[start]
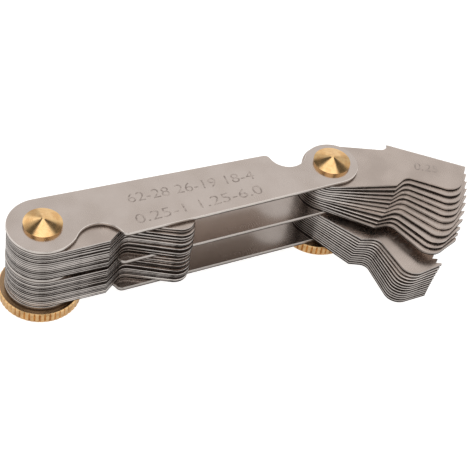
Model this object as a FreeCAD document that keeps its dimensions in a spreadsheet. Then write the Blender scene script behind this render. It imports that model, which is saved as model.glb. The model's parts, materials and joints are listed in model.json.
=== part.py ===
import FreeCAD, Part
import Sketcher
import math
import os

# Thread pitch gauge: three flat case plates, two screws with knurled thumb nuts, and four packs of
# thin toothed leaves that swing on the screws. Origin on the left screw's axis at the foot plane,
# +X towards the right screw, +Y towards the back, +Z up. Millimetres.

SIZES = {
    # case
    "pivotDistance": 60.0,
    "plateThickness": 0.85,
    "wideEndRadius": 6.8,
    "narrowEndRadius": 5.4,
    "wideScoopRadius": 4.7,
    "wideScoopFloor": 2.35,
    "narrowScoopRadius": 3.8,
    "narrowScoopFloor": 1.25,
    "scoopCornerRadius": 1.2,
    "plateEdgeChamfer": 0.1,
    # screws and thumb nuts
    "screwRadius": 2.0,
    "boreClearance": 0.05,
    "headRadius": 3.7,
    "headRimHeight": 0.6,
    "headConeHeight": 1.25,
    "headTipRadius": 1.2,
    "nutRadius": 8.0,
    "nutHeight": 2.3,
    "nutChamfer": 0.25,
    "nutSeatGap": 0.02,
    "knurlCount": 50,
    "knurlDepth": 0.28,
    "knurlGrooveShare": 0.42,
    # leaves: a shank round the screw and a blade with the toothed edge
    "inchLeafThickness": 0.48,
    "leafGap": 0.02,
    "inchShankRadius": 6.7,
    "metricShankRadius": 5.85,
    "inchStepAlong": 10.9,
    "metricStepAlong": 12.4,
    "neckAlong": 15.1,
    "neckAcross": -3.6,
    "neckRadius": 2.0,
    "inchTipAlong": 27.2,
    "inchTipAcross": -9.4,
    "metricTipAlong": 25.0,
    "metricTipAcross": -8.45,
    "tipRadius": 2.95,
    "inchFarAlong": 29.8,
    "inchFarAcross": -1.0,
    "metricFarAlong": 28.3,
    "metricFarAcross": -1.3,
    "heelAlong": 13.2,
    "heelAcross": 5.6,
    "rootAcross": 3.9,
    "rootRadius": 1.55,
    "inchThreadAngle": 55.0,
    "metricThreadAngle": 60.0,
    "flatShare": 0.125,
    "finePitch": 0.95,
    "landShare": 0.25,
}

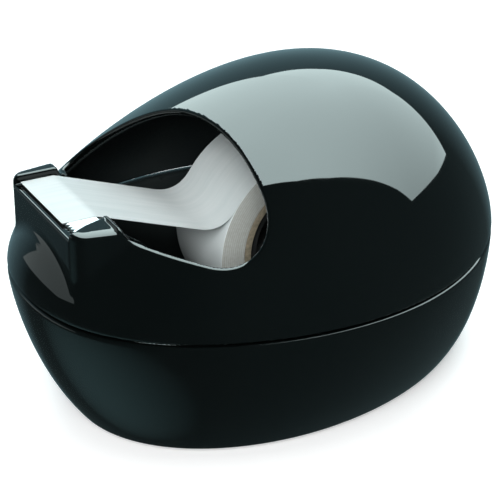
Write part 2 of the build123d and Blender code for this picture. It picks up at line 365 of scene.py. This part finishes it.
def bowl_field(x, y, z):
    egg = bowl.distance(x, y, seam_height - z)
    plan = bowl.distance(x, y, np.zeros_like(z))
    floor_z = foot_height + floor_thickness
    inner = np.maximum(egg + bowl_wall, floor_z - z)
    solid = np.maximum(meet(egg, z - seam_height + seam_gap, seam_round), -inner)
    # the tongue that locates the shell
    outside = plan + np.interp(z, (tongue_root, tongue_top), tongue_outside)
    inside = plan + np.interp(z, (tongue_foot, tongue_top), tongue_inside)
    ring = np.maximum(np.maximum(meet(outside, z - tongue_top, 0.4), -inside), tongue_foot - z)
    solid = np.minimum(solid, np.maximum(ring, egg * (z < seam_height)))
    # the saddles for the hub's stub axles
    dx, dz = x - axle[0], z - axle[2]
    narrow = (saddle_half_base - saddle_half_top) / (saddle_top - saddle_foot)
    lean = (np.abs(dx) - saddle_half_base + narrow * (z - saddle_foot)) / np.hypot(1, narrow)
    slot = np.minimum(np.hypot(dx, dz), np.where(dz > 0, np.abs(dx), 99.0)) - slot_radius
    for place in saddle_places:
        plate = meet(meet_round(lean, z - saddle_top, 1.5), -slot, 0.3)
        plate = meet(plate, np.abs(y - place) - saddle_half_thickness, 0.3)
        solid = join(solid, np.maximum(plate, saddle_foot - z), 0.5)
    # the posts that take the cover's screws
    for px, py in post_places:
        reach = np.hypot(x - px, y - py)
        post = np.maximum(np.maximum(reach - post_radius, z - post_top), saddle_foot - z)
        solid = np.minimum(solid, post)
        solid = np.maximum(solid, np.minimum(hole_radius - reach, z - floor_z))
    # the pad's recess
    solid = np.maximum(solid, np.minimum(-plan - pad_inset, pad_recess_top - z))
    return meet(solid, foot_height - z, 0.8)


shell = mesh_field("shell_skin", shell_field, (-48, -38, 27), (48, 38, 63), 0.35)
base = mesh_field("bowl_skin", bowl_field, (-48, -38, 0), (48, 38, 35.2), 0.5)
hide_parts("upper_shell")
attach(shell, "shell")
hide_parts("lower_bowl")
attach(base, "base")


# --- turned pieces: roll and core -----------------------------------------------------------------
def turned(name, profile, steps=180):
    """A ring turned about the axle from a closed profile of (radius, along the axle) points."""
    turns = np.linspace(0, 2 * pi, steps, endpoint=False)
    rings = np.array(profile, float)
    points = np.stack(
        [
            axle[0] + np.outer(np.cos(turns), rings[:, 0]),
            np.broadcast_to(axle[1] + rings[:, 1], (steps, len(rings))),
            axle[2] + np.outer(np.sin(turns), rings[:, 0]),
        ],
        -1,
    ).reshape(-1, 3)
    here = np.arange(steps * len(rings)).reshape(steps, len(rings))
    next_turn = np.roll(here, -1, 0)
    faces = np.stack(
        [here, np.roll(here, -1, 1), np.roll(next_turn, -1, 1), next_turn], -1
    ).reshape(-1, 4)
    piece = solid_mesh(name, points, faces)
    piece.data.set_sharp_from_angle(angle=radians(35))
    return piece


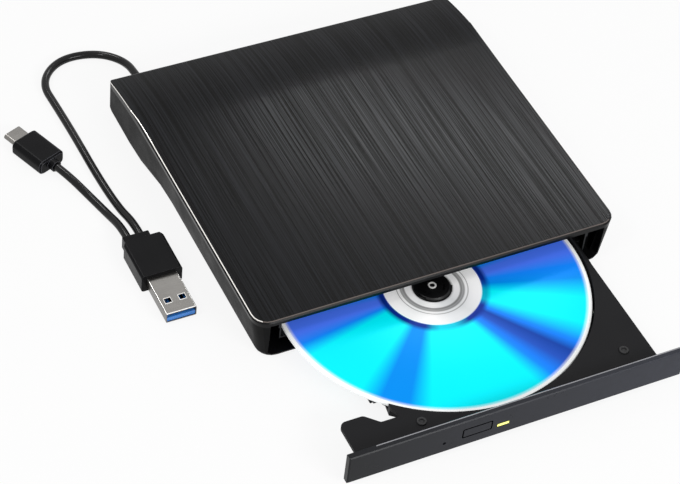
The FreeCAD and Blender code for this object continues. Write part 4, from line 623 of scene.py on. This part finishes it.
def white_to_eye_and_gloss(tree):
    """One where the camera, a reflection or a refraction looks, and nought for scattered light."""
    path = add_node(tree, "ShaderNodeLightPath").outputs
    seen = worked_out(tree, "MAXIMUM", path["Is Camera Ray"], path["Is Glossy Ray"])
    return worked_out(tree, "MAXIMUM", seen, path["Is Transmission Ray"])


def build_lights(scene, stage):
    """An even pale sky, lamps on the left and in front, and two behind that only gloss shows."""
    world = bpy.data.worlds.new("pale sky")
    tree = empty_tree(world)
    sky = add_node(tree, "ShaderNodeBackground", {
        "Color": (1.0, 1.0, 1.0, 1.0),
        "Strength": mapped(tree, white_to_eye_and_gloss(tree), end=(stage.sky, 1.0))})
    add_node(tree, "ShaderNodeOutputWorld", {"Surface": sky.outputs[0]})
    scene.world = world
    # Each lamp's place, its width and depth in metres, its power, and whether more than gloss shows it.
    lamps = {
        "key lamp": ((-0.75, -0.25, 0.95), (0.2, 0.2), stage.key, True),
        "front lamp": ((0.25, -1.0, 0.6), (0.5, 0.3), stage.fill, True),
        "band lamp": ((0.42, 0.545, 0.632), (0.36, 0.05), stage.band, False),
        "lead lamp": ((-0.16, 0.62, 0.8), (0.1, 0.3), stage.lead, False),
    }
    for name, (place, (width, depth), power, scattered) in lamps.items():
        light = bpy.data.lights.new(name, "AREA")
        light.energy = power
        light.shape = "RECTANGLE"
        light.size = width
        light.size_y = depth
        lamp = add_object(name, light)
        lamp.location = place
        lamp.rotation_euler = (-Vector(place)).to_track_quat("-Z", "Y").to_euler()
        lamp.visible_diffuse = scattered


def build_camera(scene, stage):
    """The photograph's camera."""
    data = bpy.data.cameras.new("camera")
    data.lens = stage.lens
    data.sensor_fit = "HORIZONTAL"
    data.sensor_width = sensor_width
    data.clip_start = 10 * mm
    data.clip_end = 20.0
    camera = add_object("camera", data)
    right = camera_right.normalized()
    back = right.cross(camera_up).normalized()
    up = back.cross(right)
    turn = Matrix((right, up, back)).transposed().to_4x4()
    camera.matrix_world = Matrix.Translation(camera_place) @ turn
    scene.camera = camera


class DRIVE_OT_leads(bpy.types.Operator):
    """Lay the lead and its pigtail, and finish the grommet and both plugs"""
    bl_idname = "drive.leads"
    bl_label = "Leads and plugs"

    def execute(self, context):
        leads = context.scene.drive_leads
        # The edges of the grips and shells take a bright finish: painted highlight.
        plug_a = [
            pressed_rims(), refined("plug_a_body", 0.4 * mm, None, "painted_highlight_grip"),
            refined("plug_a_shell", 0.15 * mm, None, "painted_highlight_steel", mark_borders),
            refined("plug_a_tongue", 0.05 * mm), refined("plug_a_contacts", 0.0)]
        plug_c = [
            refined("plug_c_body", 0.35 * mm, None, "painted_highlight_grip"),
            refined("plug_c_shell", 0.1 * mm, None, "painted_highlight_steel"), refined("plug_c_tongue", 0.0)]
        grommet = refined("lead_grommet", 0.2 * mm)
        lead = lay_lead("main_cable", lead_route, leads.diameter, "main_lead")
        pigtail = lay_lead("pigtail_cable", pigtail_route, leads.diameter, "pigtail_lead")
        return {"FINISHED"}


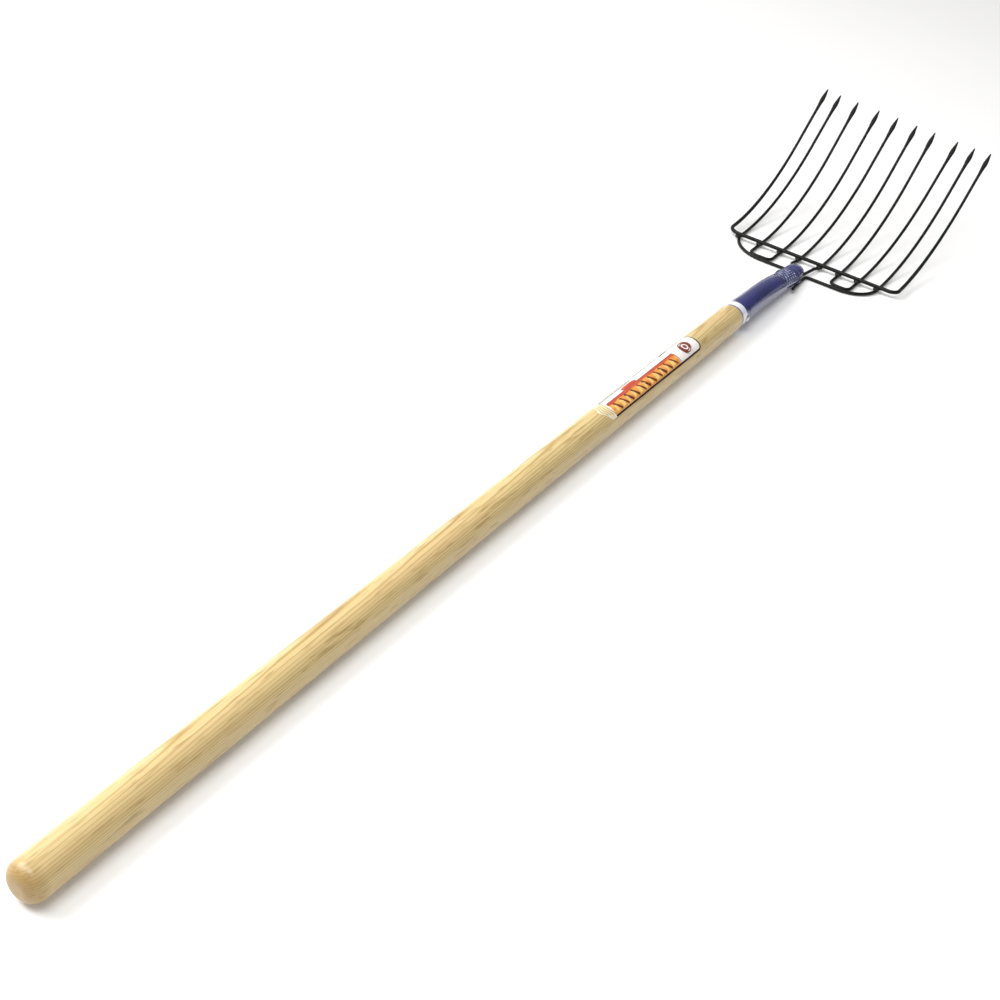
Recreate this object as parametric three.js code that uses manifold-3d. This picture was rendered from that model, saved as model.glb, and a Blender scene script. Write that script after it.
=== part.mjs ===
// A ten-tine hay and bedding fork: a turned hardwood handle, a bent steel ferrule riveted on its end,
// and a head of seven bent steel rods welded where they cross.
//
// Millimetres, +Z up. The fork lies on its back with its points up: +X runs along the handle to the
// points and +Y to the left of someone who looks that way. The design is drawn about the middle of the
// ferrule's mouth, with the handle's axis along X, and the last lines stand it on z = 0.

import * as THREE from 'three';
import { mergeVertices } from 'three/addons/utils/BufferGeometryUtils.js';
import Module from 'manifold-3d';

const wasm = await Module();
wasm.setup();

// Clearance between pieces that touch on the real fork.
const GAP = 0.3;

// Handle.
const HANDLE_SHOWN = 1160;
const HANDLE_IN_FERRULE = 60;
const HANDLE_RADIUS = 18.25;
const SHOULDER_RADIUS = 17.75;
const SHOULDER_TAPER = 110;
const SHOULDER_CHAMFER = 1;
const SPIGOT_RADIUS = 15.3;
const SPIGOT_END_RADIUS = 14;
const BUTT_FLAT_RADIUS = 6;
const BUTT_DOME = 12;
const BUTT_STEPS = 5;
const HANDLE_SIDES = 32;

// Ferrule: a tube that bends down towards the head, and is pressed flat to a neck round the tangs.
const FERRULE_LENGTH = 236;
const FERRULE_WALL = 1.5;
const FERRULE_SIDES = 24;
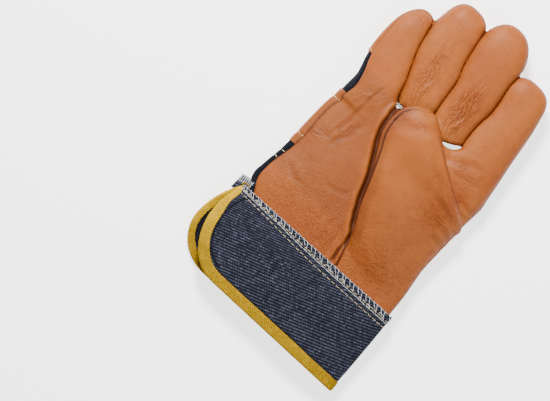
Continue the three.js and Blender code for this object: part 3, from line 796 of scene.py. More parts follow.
# %% Where the hide is darker
TONE_BASE = 0.11
TONE = ("x", "y", "reach", "amount")
TONES = [
    (35, 12, 36, 0.25),
    (-8, 0, 24, 0.20),
    (-42, 12, 26, 0.20),
    (30, 48, 26, 0.05),
    (44, 104, 18, 0.06),
    (-24, 106, 10, 0.25),
    (-14, 34, 20, 0.10),
    (6, 140, 14, 0.12),
    (-6, 98, 16, -0.22),
    (34, 150, 20, -0.08),
    (-60, 138, 18, -0.10),
    (-10, 109, 7, 0.24),
    (-3, 114, 5, 0.14),
    (36, 72, 18, 0.14),
    (-58, 160, 10, 0.20),
    (27, 14, 11, -0.10),
    (-30, 70, 28, -0.09),
    (4, 74, 20, -0.08),
    (-52, 104, 18, -0.08),
    (44, 92, 7, 0.30),
    (52, 102, 9, -0.14),
    (6, 90, 15, -0.14),
    (30, 110, 8, 0.24),
    (-48, 96, 10, -0.12),
    (-30, 120, 8, -0.14),
    (-50, 130, 10, -0.12),
    (58, 86, 7, -0.12),
    (58, 50, 10, -0.12),
]


def tone_at(x, y):
    """How much darker the hide is at a place in plan: 0 is its plain colour."""
    total = TONE_BASE + 0 * x
    for row in TONES:
        tone = dict(zip(TONE, row))
        away = np.hypot(x - tone["x"], y - tone["y"]) / tone["reach"]
        total += tone["amount"] * np.exp(-(away**2) * 1.4)
    return total


print("tone spots:", len(TONES))

# %% [markdown]
# Now every point moves once. Folds, wrinkles, the valleys along the seams and the pull of the stitches are
# added up to one depth, and the point goes in by that depth along its normal. The same values give the
# painted shade that darkens the leather's colour in its hollows, where little light comes in.

# %% Press in the folds, wrinkles and seams
STITCH_ROWS = [48.0, 83.5, 25.0, 31.0]  # the two rows on the strap, then the two on the denim
ROW_PULL = 0.35  # how far a row of stitches draws the material in
normals = normals_of(points, quads)
x, y, z = points.T
facing = smooth_step(0.0, 0.5, normals[:, 2])
is_thumb = smooth_step(-0.2, 0.2, on_thumb)
panel_side = smooth_step(-1.0, 1.0, signed_line(x, y, THUMB_LINE)) * (y < 60)
share_thumb = np.maximum(is_thumb, panel_side)
pressed, dark, fine = fold_depths(x, y, "palm")
thumb_pressed, thumb_fold_shade, thumb_fine = fold_depths(x, y, "thumb")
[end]
• Problem to work on: Only the lines from the one containing "Recreate this object" to the one containing "const GAP = 0.3;" are to be printed, both ends included, exactly as written.

• Answer to this problem:
Recreate this object as parametric three.js code that uses manifold-3d. This picture was rendered from that model, saved as model.glb, and a Blender scene script. Write that script after it.
=== part.mjs ===
// A ten-tine hay and bedding fork: a turned hardwood handle, a bent steel ferrule riveted on its end,
// and a head of seven bent steel rods welded where they cross.
//
// Millimetres, +Z up. The fork lies on its back with its points up: +X runs along the handle to the
// points and +Y to the left of someone who looks that way. The design is drawn about the middle of the
// ferrule's mouth, with the handle's axis along X, and the last lines stand it on z = 0.

import * as THREE from 'three';
import { mergeVertices } from 'three/addons/utils/BufferGeometryUtils.js';
import Module from 'manifold-3d';

const wasm = await Module();
wasm.setup();

// Clearance between pieces that touch on the real fork.
const GAP = 0.3;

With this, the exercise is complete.